Be that as it may, the boy had sat thus less than half an hour when a drowsiness began stealing over him. Once he raised his head and fancied he saw a large wolf glaring down upon him from the bank above, but the head was withdrawn so quickly that he was sure it was only a phantom of his brain.

So he did not rise from his seat, but sitting still he gradually sunk lower, until in a short time he was sleeping as soundly as either of the three around him.

Another hour wore away, and the fire smoldered lower and all was still.

Then numerous heads peered over the edge of the ravine for a few seconds, and as suddenly withdrew.

A few minutes later a curious sight might have been seen—a sight somewhat resembling that of a parcel of school-boys making their gigantic snow-balls. The fifty Indians, the greater portion of whom had patiently waited in the adjoining grove, while their horses were securely fastened near, issued like a swarm of locusts and began rolling huge bowlders toward the valley. Some of them were so large that half a dozen only succeeded in moving them with the greatest difficulty.

But they persevered, working with a strange persistency and silence, that gave them the appearance of so many phantoms engaged at their ghostly labor. Not a word was exchanged, even in the most guarded of tones, for each understood his part.

In time half a dozen of these immense stones reached the edge of the ravine. They were ranged side by side, a few feet apart, so as not to be in each other's way, and the Indians stood near, waiting until their work should be completed.

Some signal was then made, and then one of these bowlders rolled down in the ravine. Even this scarcely made any perceptible noise, the yielding ground receiving it like a cushion, as it came to a halt near the center of the valley.
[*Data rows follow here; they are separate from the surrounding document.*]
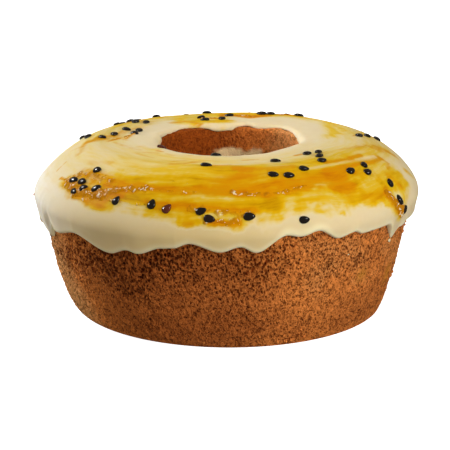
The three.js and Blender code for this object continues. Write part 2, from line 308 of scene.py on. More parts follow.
NOISE_DIRECTIONS = np.array(list(itertools.product((-1, 0, 1), repeat=3)), float)
NOISE_DIRECTIONS = NOISE_DIRECTIONS[np.abs(NOISE_DIRECTIONS).sum(1) == 2]
NOISE_HEIGHT = 1.4  # brings the noise to about -1 to 1


def scramble(cells, seed):
    """A whole number from 0 to 2**32 for each cell (x, y, z)."""
    mixed = cells[..., 0] * 374761393 + cells[..., 1] * 668265263 + cells[..., 2] * 1274126177
    mixed = (mixed + seed * 1103515245) & 0xFFFFFFFF
    mixed = ((mixed ^ (mixed >> 15)) * 739982445) & 0xFFFFFFFF
    mixed = ((mixed ^ (mixed >> 12)) * 695872825) & 0xFFFFFFFF
    return mixed ^ (mixed >> 15)


def noise(points, size, seed):
    """Smooth noise, about -1 to 1, with features of a size."""
    scaled = np.asarray(points, float) / size
    cells = np.floor(scaled).astype(np.int64)
    inside = scaled - cells
    eased = inside**3 * (inside * (inside * 6 - 15) + 10)
    total = 0
    for corner in itertools.product((0, 1), repeat=3):
        weight = np.prod(np.where(corner, eased, 1 - eased), axis=-1)
        direction = NOISE_DIRECTIONS[scramble(cells + corner, seed) % len(NOISE_DIRECTIONS)]
        total = total + weight * (direction * (inside - corner)).sum(-1)
    return NOISE_HEIGHT * total


def layers(points, table):
    """The sum of noises, each given by its height, its size and its seed."""
    return sum(height * noise(points, size, seed) for height, size, seed in table)


def pits(points, spacing, seed):
    """The distance to the nearest of many scattered points, as a share of their spacing."""
    scaled = np.asarray(points, float) / spacing
    cells = np.floor(scaled).astype(np.int64)
    nearest = np.full(scaled.shape[:-1], 9.0)
    for step in itertools.product((-1, 0, 1), repeat=3):
        cell = cells + step
        place = np.stack([scramble(cell, seed + axis) / 2**32 for axis in range(3)], -1)
        nearest = np.minimum(nearest, ((cell + place - scaled) ** 2).sum(-1))
    return np.sqrt(nearest)


# ---- Curves of the section

def bezier(share, a, b, c, d):
    left = 1 - share
    return left**3 * a + 3 * share * left**2 * b + 3 * share**2 * left * c + share**3 * d


def steps_down(steps):
    """Shares from 0 to 1 in a column."""
    return np.linspace(0, 1, steps)[:, None]


def steps_across(steps):
    """Shares from 0 to 1 in a row."""
    return np.linspace(0, 1, steps)[None, :]


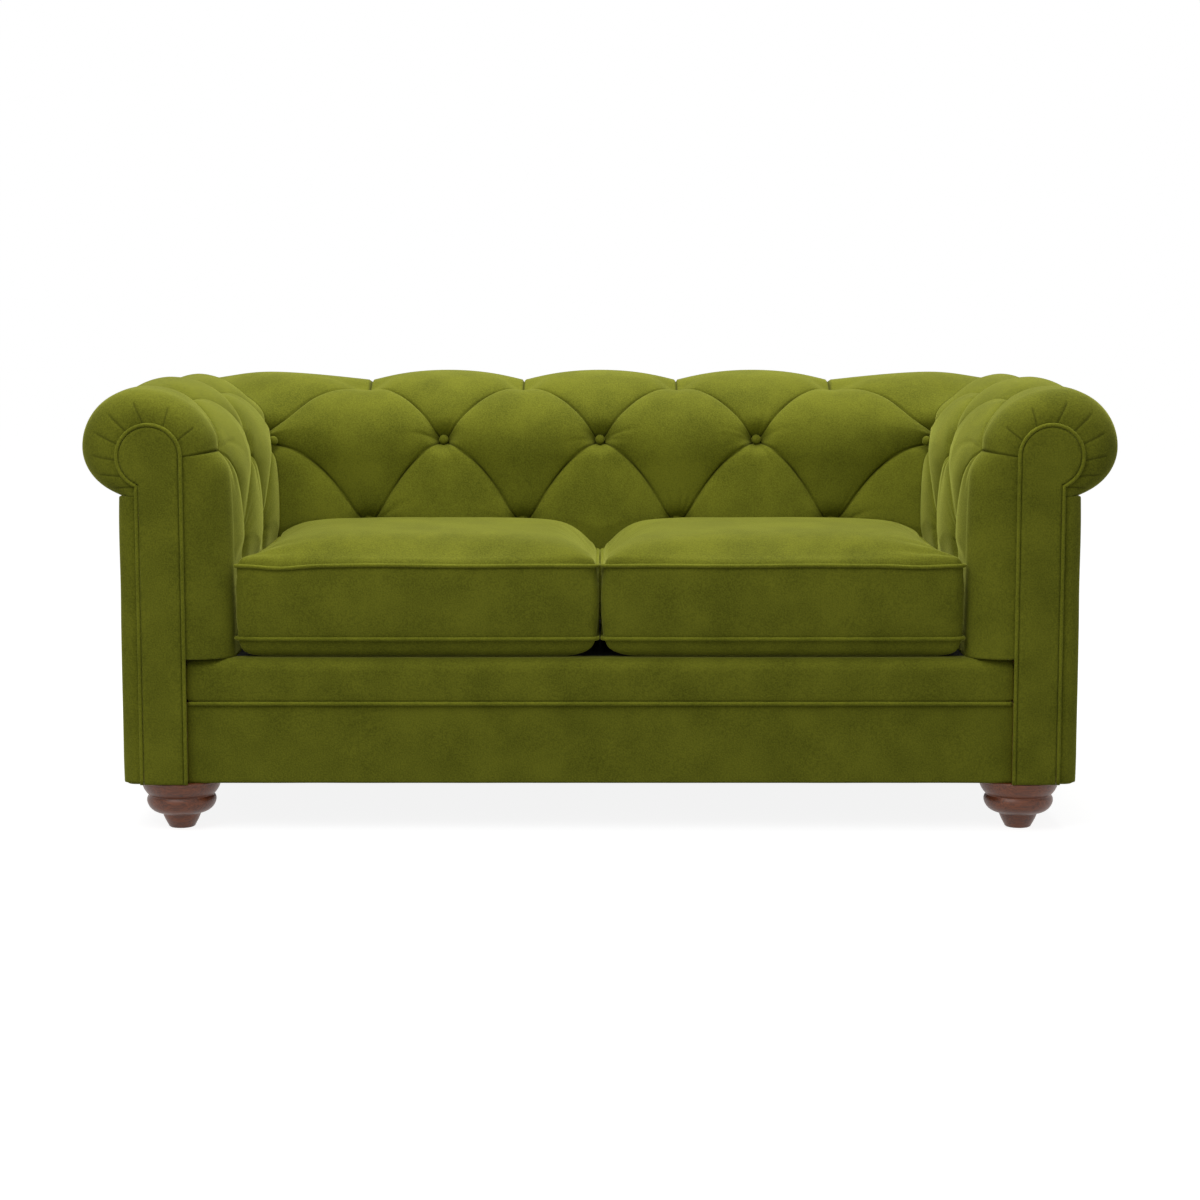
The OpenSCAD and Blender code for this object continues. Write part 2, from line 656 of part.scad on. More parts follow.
// How far the front and rear corners are rounded off
front_cut = 3;
rear_cut = 4;
function bulge(u) = 1 - pow(abs(u), 2.5);
function cushion_plan(u, v) =
    let (ears = ear * exp(-pow((v + 0.975) / 0.042, 2)),
        x0 = -(cushion_side + ears - arm_draw * bulge(v) - edge_in),
        x1 = -cushion_gap - edge_in - mid_draw * bulge(v),
        y0 = cushion_y0 + edge_in + front_draw * pow(abs(u), 3), y1 = cushion_y1 - edge_in,
        c = pow(abs(u * v), 40) * (v < 0 ? front_cut : rear_cut))
    [lerp(x0, x1, (u + 1) / 2) - sign(u) * c, lerp(y0, y1, (v + 1) / 2) - sign(v) * c];
rim = concat(
    [for (k = [0:nu - 2]) [k, 0]], [for (k = [0:nv - 2]) [nu - 1, k]],
    [for (k = [nu - 1:-1:1]) [k, nv - 1]], [for (k = [nv - 1:-1:1]) [0, k]]
);
nr = len(rim);
function rim_point(k) = let (g = rim[(k + nr) % nr]) cushion_plan(u_list[g[0]], v_list[g[1]]);
function rim_side(k) = let (d = rim_point(k + 1) - rim_point(k)) [d[1], -d[0]] / norm(d);
function rim_out(k) = let (a = rim_side(k - 1), b = rim_side(k)) (a + b) / (1 + a * b);
// How far the side band swells halfway up
band_swell = 4;

module cushion_shell() {
    // Top and bottom grids share their rims with a belt halfway up the side band
    belly = [for (k = [0:nr - 1]) let (m = rim_point(k) + band_swell * rim_out(k)) [m[0], m[1], zip_z]];
    top = [for (u = u_list, v = v_list) let (m = cushion_plan(u, v))
        [m[0], m[1], upper_z + crown_h * pow(bulge(u) * bulge(v), 0.62)]];
    base = [for (u = u_list, v = v_list) let (m = cushion_plan(u, v),
        f = min(1, 7 * (1 - abs(u))) * min(1, 7 * (1 - abs(v))))
        [m[0], m[1], lower_z - belly_h * sqrt(max(0, 1 - pow(1 - f, 2)))]];
    n = nu * nv;
    function t(i, j) = i * nv + j;
    function b(i, j) = n + i * nv + j;
    function g(k) = let (c = rim[(k + nr) % nr]) t(c[0], c[1]);
    function w(k) = 2 * n + (k + nr) % nr;
    cells = [for (i = [0:nu - 2], j = [0:nv - 2]) each [
        [t(i, j), t(i, j + 1), t(i + 1, j + 1)], [t(i, j), t(i + 1, j + 1), t(i + 1, j)],
        [b(i, j), b(i + 1, j + 1), b(i, j + 1)], [b(i, j), b(i + 1, j), b(i + 1, j + 1)]]];
    band = [for (k = [0:nr - 1]) each [
        [g(k), g(k + 1), w(k + 1)], [g(k), w(k + 1), w(k)],
        [w(k), w(k + 1), g(k + 1) + n], [w(k), g(k + 1) + n, g(k) + n]]];
    polyhedron(points = concat(top, base, belly), faces = concat(cells, band), convexity = 6);
}
core_inset = 4;
core_low = [-cushion_side + edge_in + wrap_t, cushion_y0 + edge_in + wrap_t, lower_z + core_inset];
core_high = [-edge_in - wrap_t, cushion_y1 - edge_in - wrap_t, upper_z - core_inset];
module cushion_cover() {
    color(velvet) difference() {
        cushion_shell();
        block(core_low, core_high);
    }
}
module cushion_core() {
    inset = seat_gap * [1, 1, 1];
    color(foam) block(core_low + inset, core_high - inset);
}
module cushion_piping() {
    sides = 6;
    pipe_r = (pipe_d - seat_gap) / 2;
    pipe_mid = pipe_r + 2 * seat_gap;
    color(velvet_dark) for (z = [lower_z, upper_z]) {
        points = [for (k = [0:nr - 1], s = [0:sides - 1])
            let (a = 360 * s / sides, m = rim_point(k) + (pipe_mid + pipe_r * cos(a)) * rim_out(k))
            [m[0], m[1], z + pipe_r * sin(a)]];
        faces = [for (k = [0:nr - 1], s = [0:sides - 1])
            let (a = k * sides + s, b = k * sides + (s + 1) % sides,
                c = ((k + 1) % nr) * sides + s, d = ((k + 1) % nr) * sides + (s + 1) % sides)
            each [[a, b, d], [a, d, c]]];
        polyhedron(points = points, faces = faces, convexity = 6);
    }
}
cushion_mid = (-cushion_side - cushion_gap) / 2;
zip_y = cushion_y1 - edge_in + band_swell + seat_gap;
tape_t = 1.2;
module cushion_zip() {
    teeth_w = 5;
    start = cushion_mid - zip_l / 2;
    color(velvet_dark) {
        block([start, zip_y, zip_z - zip_w / 2], [start + zip_l, zip_y + tape_t, zip_z + zip_w / 2]);
        block([start, zip_y + tape_t, zip_z - teeth_w / 2],
            [start + zip_l, zip_y + 2 * tape_t, zip_z + teeth_w / 2]);
    }
}
module zip_slider() {
    slider_w = 9;
    slider_t = 2;
    slider_in = 6;
    pull_w = 4;
    pull_t = 1;
    start = cushion_mid - zip_l / 2 + slider_in;
    mid = start + slider_l / 2;
    y = zip_y + 2 * tape_t + bolt_fit;
    color(steel) {
        block([start, y, zip_z - slider_w / 2], [start + slider_l, y + slider_t, zip_z + slider_w / 2]);
        block([mid - pull_w / 2, y + slider_t, zip_z - pull_l],
            [mid + pull_w / 2, y + slider_t + pull_t, zip_z]);
    }
}
module left_cushion_cover() { cushion_cover(); }
module right_cushion_cover() { mirror([1, 0, 0]) cushion_cover(); }
module left_cushion_core() { cushion_core(); }
module right_cushion_core() { mirror([1, 0, 0]) cushion_core(); }
module left_cushion_piping() { cushion_piping(); }
module right_cushion_piping() { mirror([1, 0, 0]) cushion_piping(); }
module left_cushion_zip() { cushion_zip(); }
module right_cushion_zip() { mirror([1, 0, 0]) cushion_zip(); }
module left_zip_slider() { zip_slider(); }
module right_zip_slider() { mirror([1, 0, 0]) zip_slider(); }

// Turned feet: a plate, a groove, a ball and a tapered toe
module at_feet() {
    for (x = [-foot_x, foot_x], y = [front_foot_y, rear_foot_y]) translate([x, y, 0]) children();
}
bolt_low = foot_h - bolt_in;
module foot() {
    // The turned profile is drawn in shares of the foot's height
    ball_z = 0.53 * foot_h;
    groove_z = 0.68 * foot_h;
    ankle_z = 0.28 * foot_h;
    ball_h = 0.75 * (ball_z - ankle_z);
    ankle_r = 30;
    groove_r = foot_ball_r - 3;
    bevel = 2;
    plate_h = 6;
    step = 0.5;
    toe_steps = 5;
    toe = [for (k = [0:toe_steps]) let (t = k / toe_steps)
        [lerp(foot_toe_r, ankle_r, pow(t, 1.3)), lerp(bevel, ankle_z, t)]];
    ball = [for (k = [-9:6]) [lerp(ankle_r, foot_ball_r, cos(10 * k)), ball_z + ball_h * sin(10 * k)]];
    plate = [for (k = [0:6])
        [lerp(groove_r, foot_r, sin(15 * k)), lerp(groove_z, foot_h - plate_h, 1 - cos(15 * k))]];
    color(walnut) difference() {
        rotate_extrude($fn = 96) polygon(concat(
            [[0, 0], [foot_toe_r - bevel, 0]], toe,
            [for (b = ball) if (b[1] > ankle_z + step && b[1] < groove_z - step) b],
            plate, [[foot_r, foot_h - bevel], [foot_r - bevel, foot_h], [0, foot_h]]));
        translate([0, 0, bolt_low]) cylinder(d = bolt_d + bolt_fit, h = foot_h, $fn = 32);
    }
}
module front_left_foot() { translate([-foot_x, front_foot_y, 0]) foot(); }
module front_right_foot() { translate([foot_x, front_foot_y, 0]) foot(); }
module rear_left_foot() { translate([-foot_x, rear_foot_y, 0]) foot(); }
module rear_right_foot() { translate([foot_x, rear_foot_y, 0]) foot(); }
module foot_bolts() {
    color(steel) at_feet() translate([0, 0, bolt_low + 1]) cylinder(d = bolt_d, h = bolt_l, $fn = 32);
}
module foot_tee_nuts() {
    flange_t = 2;
    color(steel) at_feet() translate([0, 0, block_top]) difference() {
        union() {
            translate([0, 0, flange_t - nut_l]) cylinder(d = bolt_d + 2 * nut_wall, h = nut_l, $fn = 32);
            cylinder(d = nut_d, h = flange_t, $fn = 32);
        }
        translate([0, 0, -nut_l]) cylinder(d = bolt_d + bolt_fit, h = 2 * nut_l, $fn = 32);
    }
}

front_rail();
rear_rail();
left_side_rail();
right_side_rail();
centre_seat_rail();
back_seat_rail();
corner_blocks();
left_scroll_board();
right_scroll_board();
left_front_post();
right_front_post();
left_back_post();
right_back_post();
left_arm_top_rail();
right_arm_top_rail();
back_top_rail();
back_roll_rail();
arm_tack_rails();
back_tack_rail();
back_stile();
seat_springs();
spring_clips();
seat_deck();
back_webbing();
inside_back_pad();
left_arm_pad();
right_arm_pad();
outside_back_panel();
left_outside_arm_panel();
right_outside_arm_panel();
left_arm_facing();
right_arm_facing();
left_facing_piping();
right_facing_piping();
front_border();
border_welt();
front_rail_cover();
dust_cover();
back_buttons();
left_arm_buttons();
right_arm_buttons();
left_cushion_cover();
right_cushion_cover();
left_cushion_core();
right_cushion_core();
left_cushion_piping();
right_cushion_piping();
left_cushion_zip();
right_cushion_zip();
left_zip_slider();
right_zip_slider();
front_left_foot();
front_right_foot();
rear_left_foot();
rear_right_foot();
foot_bolts();
foot_tee_nuts();
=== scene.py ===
import json
import math

import bpy
import numpy as np
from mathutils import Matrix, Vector, noise


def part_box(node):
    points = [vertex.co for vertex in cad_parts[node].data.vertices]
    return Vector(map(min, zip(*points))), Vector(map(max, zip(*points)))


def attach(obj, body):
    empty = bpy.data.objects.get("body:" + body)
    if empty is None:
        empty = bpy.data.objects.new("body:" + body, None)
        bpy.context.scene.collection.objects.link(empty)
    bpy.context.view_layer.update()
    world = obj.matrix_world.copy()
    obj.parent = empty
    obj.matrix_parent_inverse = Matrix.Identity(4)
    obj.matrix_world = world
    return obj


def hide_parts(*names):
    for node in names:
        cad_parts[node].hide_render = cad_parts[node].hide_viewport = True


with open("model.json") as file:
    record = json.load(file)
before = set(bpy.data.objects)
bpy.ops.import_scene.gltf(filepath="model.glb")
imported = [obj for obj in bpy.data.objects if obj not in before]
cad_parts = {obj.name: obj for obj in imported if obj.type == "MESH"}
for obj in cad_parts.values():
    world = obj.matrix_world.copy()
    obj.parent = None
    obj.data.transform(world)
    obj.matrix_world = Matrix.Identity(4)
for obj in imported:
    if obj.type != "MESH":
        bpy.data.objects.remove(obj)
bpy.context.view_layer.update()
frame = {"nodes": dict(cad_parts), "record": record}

mm = 0.001


def boxOf(node):
    # lowest and highest corner of a CAD node, in millimetres
    low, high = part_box(node)
    return np.array(low) / mm, np.array(high) / mm


def smooth(t):
    t = np.clip(t, 0, 1)
    return t * t * (3 - 2 * t)


def bell(x, width):
    return np.exp(-(x / width) ** 2)


def mix(a, b, t):
    return a + (b - a) * t


# Camera and studio

camera = {"back": 4.875, "height": 0.926, "tilt": 6.645, "lens": 76.74}
studio = {
    "worldLight": 0.40,
    "keyPower": 50, "keySize": 2.6, "keyAt": (-1.5, -2.6, 3.3),
    "topPower": 100, "topSize": 3.0, "topAt": (0.2, 0.45, 3.5),
    "floorColour": "#959595", "floorGlow": 0.88,
    "floorSize": 60,
}

cameraData = bpy.data.cameras.new("camera")
cameraData.lens = camera["lens"]
cameraData.sensor_width = 36
cameraData.clip_end = 200
cameraObject = bpy.data.objects.new("camera", cameraData)
bpy.context.scene.collection.objects.link(cameraObject)
cameraObject.location = (0, -camera["back"], camera["height"])
cameraObject.rotation_euler = (math.radians(90 - camera["tilt"]), 0, 0)
bpy.context.scene.camera = cameraObject
bpy.context.scene.view_settings.view_transform = "Standard"


def linear(hexColour, alpha=1.0):
    # sRGB hex to the linear colour that Blender's nodes take
    parts = [int(hexColour[i:i + 2], 16) / 255 for i in (1, 3, 5)]
    return tuple(c / 12.92 if c <= 0.04045 else ((c + 0.055) / 1.055) ** 2.4 for c in parts) + (alpha,)


def addNode(tree, kind, inputs=None, **settings):
    # one node: settings are its own properties, inputs are values or sockets to link from
    node = tree.nodes.new("ShaderNode" + kind)
    for name, value in settings.items():
        setattr(node, name, value)
    for name, value in (inputs or {}).items():
        if isinstance(value, bpy.types.NodeSocket):
            tree.links.new(value, node.inputs[name])
        else:
            node.inputs[name].default_value = value
    return node


def worked(tree, operation, *values):
    # the result of one sum on values or sockets
    return addNode(tree, "Math", dict(enumerate(values)), operation=operation).outputs[0]


def newMaterial(name):
    material = bpy.data.materials.new(name)
    material.use_nodes = True
    tree = material.node_tree
    tree.nodes.clear()
    return material, tree


def addLamp(name, power, size, at, aim=(0, 0, 0.4)):
    light = bpy.data.lights.new(name, "AREA")
    light.energy = power
    light.shape = "DISK"
    light.size = size
    lamp = bpy.data.objects.new(name, light)
    bpy.context.scene.collection.objects.link(lamp)
    lamp.location = at
    lamp.rotation_euler = (Vector(aim) - Vector(at)).to_track_quat("-Z", "Y").to_euler()


def seenRay(tree):
    # 1 for what the camera sees, straight, mirrored or through glass
    path = addNode(tree, "LightPath").outputs
    seen = worked(tree, "MAXIMUM", path["Is Camera Ray"], path["Is Glossy Ray"])
    return worked(tree, "MAXIMUM", seen, path["Is Transmission Ray"])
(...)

When this was done a second followed suit, being so guided that it did not grate against its companion, but came to rest very near it.

Then another followed, and then another and another, in the same stealthy manner, until over a dozen were in the valley below.

This completed, the phantom-like figures descended like so many shadows, and began tugging again at the bowlders.

Not a word was exchanged, for each knew what was required of him. Fully an hour more was occupied, by which time the labor was finished.

The bowlders were arranged in the form of an impassable wall across the narrow valley, and the steam man was so thoroughly imprisoned that no human aid could ever extricate him.